The only other important factor is whether or not Jesus had sufficient wealth to purchase a world full of debtor-slaves. In my view, Jesus overpaid for these slaves, because His blood was priceless, having infinite value, while all sin-debt is finite.
Hence, on the cross Jesus purchased the entire world of sinners, although He has chosen to lay claim to them at different intervals of time. The fact of universal salvation has been settled; the timing of each one’s salvation is another matter.
Paul writes in Eph. 1:8-10,
8 … In all wisdom and insight, 9 He made known to us the mystery of His will, according to the kind intention which He purposed in Him. 10 with a view to an administration suitable to the fullness of the times, that is, the summing up of all things in Christ, things in the heavens and things on the earth…

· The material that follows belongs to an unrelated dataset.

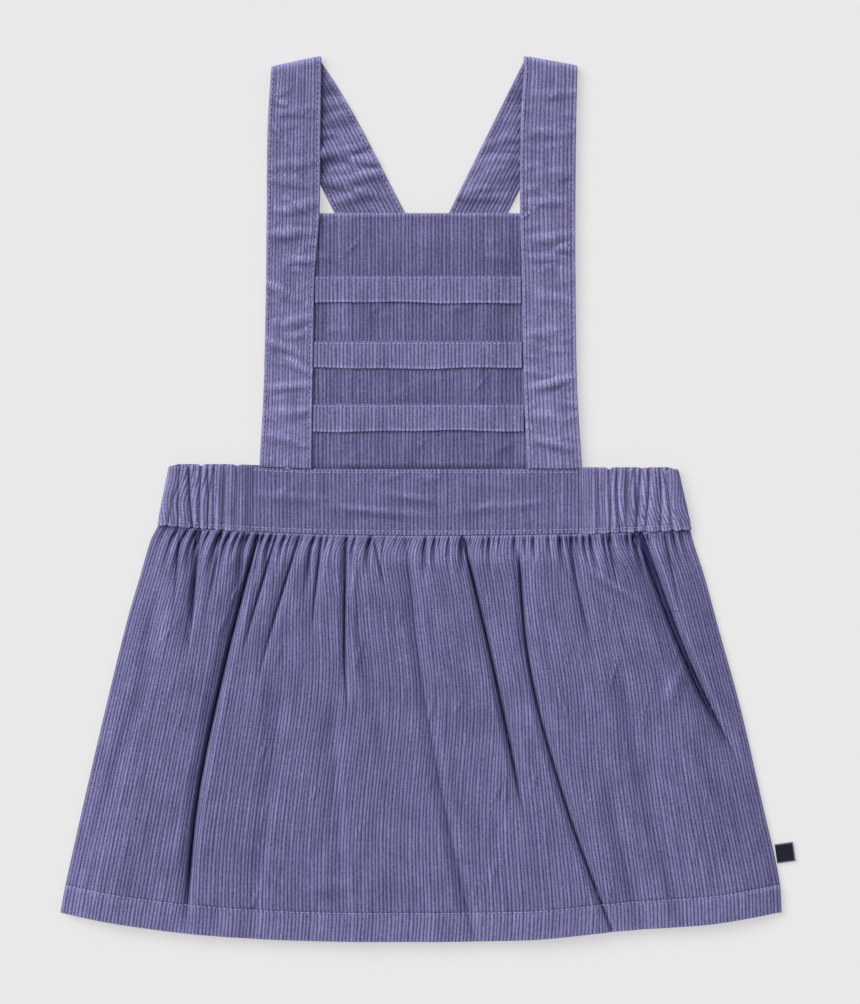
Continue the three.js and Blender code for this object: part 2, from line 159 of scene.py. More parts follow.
BACK_RIDGES = [
    Crease("back left side", -104, -116, -128, -139, -0.1, 0.45, 1, 7, 7),
    Crease("back left long", -74, -86, -97, -106, -0.1, 0.85, 1.6, 8, 6),
    Crease("back left short", -45, -51, -57, -62, -0.1, 0.3, 1.2, 6, 6),
    Crease("back middle", -12, -14, -19, -24, -0.1, 0.6, 1.5, 7, 8),
    Crease("back right short", 19, 23, 27, 30, -0.1, 0.35, 1.2, 6, 6),
    Crease("back right long", 51, 61, 72, 84, -0.1, 0.85, 1.6, 7, 8),
    Crease("back right side", 92, 104, 115, 126, -0.1, 0.4, 1, 7, 7),
]

# A crease of the elasticated band: x at its top and bottom, depth and half width
Gather = namedtuple("Gather", "top low depth half")
GATHERS = [Gather(*row) for row in (
    (-124.2, -127, 0.8, 2.2), (-121, -122.6, 0.9, 1.8), (-116.8, -114.4, 1.7, 2.3),
    (-110.6, -110.9, 1.2, 1.8), (-107.1, -107.4, 1.3, 1.7), (-103.6, -103.9, 1.0, 1.8),
    (-98.9, -99, 0.7, 2.4), (-93, -92.6, 0.4, 2.5), (87.6, 88, 0.4, 2.5), (93.8, 94, 0.9, 2),
    (97.4, 99.2, 1.3, 1.9), (102.4, 102.7, 0.6, 2.4), (106.6, 106.9, 1.2, 1.9),
    (109.4, 109.6, 1.0, 1.7), (113.4, 111.8, 1.2, 2), (119.2, 119, 0.9, 2), (122.5, 125.5, 1.1, 2),
    (126.4, 130.6, 0.8, 2),
)]

# A soft wrinkle: the middle of its line, half its length, its turn from +X in degrees, height and half width
Wrinkle = namedtuple("Wrinkle", "x y reach turn height half")


def crumples(seed, count, low, high, turn, size=1.0):
    """Small random wrinkles between two corners, lying near one direction."""
    rng = np.random.default_rng(seed)
    return [
        Wrinkle(
            rng.uniform(low[0], high[0]), rng.uniform(low[1], high[1]), size * rng.uniform(3, 11),
            turn + rng.normal(0, 16), size * rng.uniform(0.1, 0.42), size * rng.uniform(0.8, 2.0),
        )
        for _ in range(count)
    ]


def wrinkles(*rows):
    return [Wrinkle(*row) for row in rows]


BAND_WRINKLES = wrinkles(
    (-66, 1.5, 26, -4, 0.5, 3.2), (-24, -5.5, 30, -5, 0.7, 2.6), (-4, 1, 17, -8, 0.6, 2.2),
    (38, -3.5, 26, 5, 0.4, 3.4),
) + crumples(SEED + 1, 12, (-80, -12), (75, 12), 0)
STRAP_WRINKLES = {
    "strap_left": wrinkles(
        (-66, 168, 15, 6, 0.5, 3), (-68, 159.5, 14, -5, 0.5, 2.4), (-60, 147, 13, 14, 0.7, 3.4),
        (-68, 133, 15, 4, 0.8, 3.2), (-60, 119.5, 11, 3, 0.8, 2.2), (-71, 105, 12, -24, 0.8, 3),
        (-61, 90, 12, 12, 0.7, 3.6), (-70, 77, 13, -20, 0.7, 2.8), (-60, 66, 11, -26, 0.8, 2.6),
        (-66, 56.5, 14, 4, 0.9, 2.2), (-62, 44, 12, 8, 0.7, 2.6), (-70, 31, 12, -10, 0.7, 3),
    ) + crumples(SEED + 3, 90, (-80, 18), (-52, 205), 0),
    "strap_right": wrinkles(
        (66, 203, 14, 4, 0.5, 3), (62, 184, 14, -8, 0.6, 3.2), (66, 163, 14, 3, 0.5, 3.4),
        (63, 149, 14, 2, 0.7, 2.4), (64, 131, 14, 5, 0.8, 3), (62, 121, 12, -2, 0.7, 2.2),
        (66, 101, 14, -14, 0.6, 3.6), (62, 84, 13, 8, 0.5, 3), (66, 58.5, 13, 13, 1.2, 2.6),
        (60, 42, 12, -9, 0.6, 3.4), (66, 28, 14, -14, 0.9, 2.4),
    ) + crumples(SEED + 4, 90, (51, 18), (80, 205), 0),
}
WRINKLE_HEIGHT = 2.2  # all wrinkles together
BIB_WRINKLES = wrinkles(
    (-44, 74, 9, 18, 0.4, 2.2), (38, 121, 14, -9, 0.35, 3), (40, 71, 10, -16, 0.4, 2.4),
    (-44, 104, 8, 30, 0.35, 2.4), (-20, 40, 20, -4, 0.3, 3),
) + crumples(SEED + 2, 36, (-50, 20), (48, 140), 10)
SKIRT_WRINKLES = wrinkles(
    (-71, -190, 13, -38, 0.7, 3), (-47, -193, 15, 4, 0.6, 4.5), (-80, -176, 14, -20, 0.4, 4),
    (126, -92, 15, 62, 0.7, 5), (92, -40, 16, -34, 0.6, 3), (104, -48, 18, -30, 0.5, 3),
    (128, -150, 24, -42, 0.5, 6), (20, -188, 22, -12, 0.4, 6),
)
SKIRT_CRUMPLES = crumples(SEED, 90, (-150, -200), (150, -30), 75)

# Bib and tucks
BIB_LOW, BIB_HIGH = box_mm("bib")
BIB_EDGE_HEIGHT, BIB_RISE = 3.3, 2.2  # middle of its wall under the straps, and its rise between them
TUCK_BOXES = {name: box_mm(name) for name in ("tuck_1", "tuck_2", "tuck_3")}
TUCK_STITCH = 1.1  # distance of a tuck's stitches from its upper edge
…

We have the revelation of “the mystery (secret) of His will.” We know the divine plan to reconcile all of creation in the end, when He sums up all things in Christ. When the great Accountant does the final audit of creation in “the fullness of the times,” everything will be reconciled, and all things will be in subjection under His feet (Eph. 1:22).
In other words, the divine plan is not complete until He is the King of Creation and God is “all in all” (1 Cor. 15:28). The Father has subjected all things to Christ, the only exception being the Father Himself (1 Cor. 15:27).
No wonder that Paul was able to marvel at the divine plan and give God glory and praise for “the kind intention of His will” (Eph. 1:5). God’s intentions will not be thwarted, because His will is stronger than the will of man. He is sovereign enough to accomplish His good plan to subject all things, thus fulfilling the original Adamic mandate in Gen. 1:28.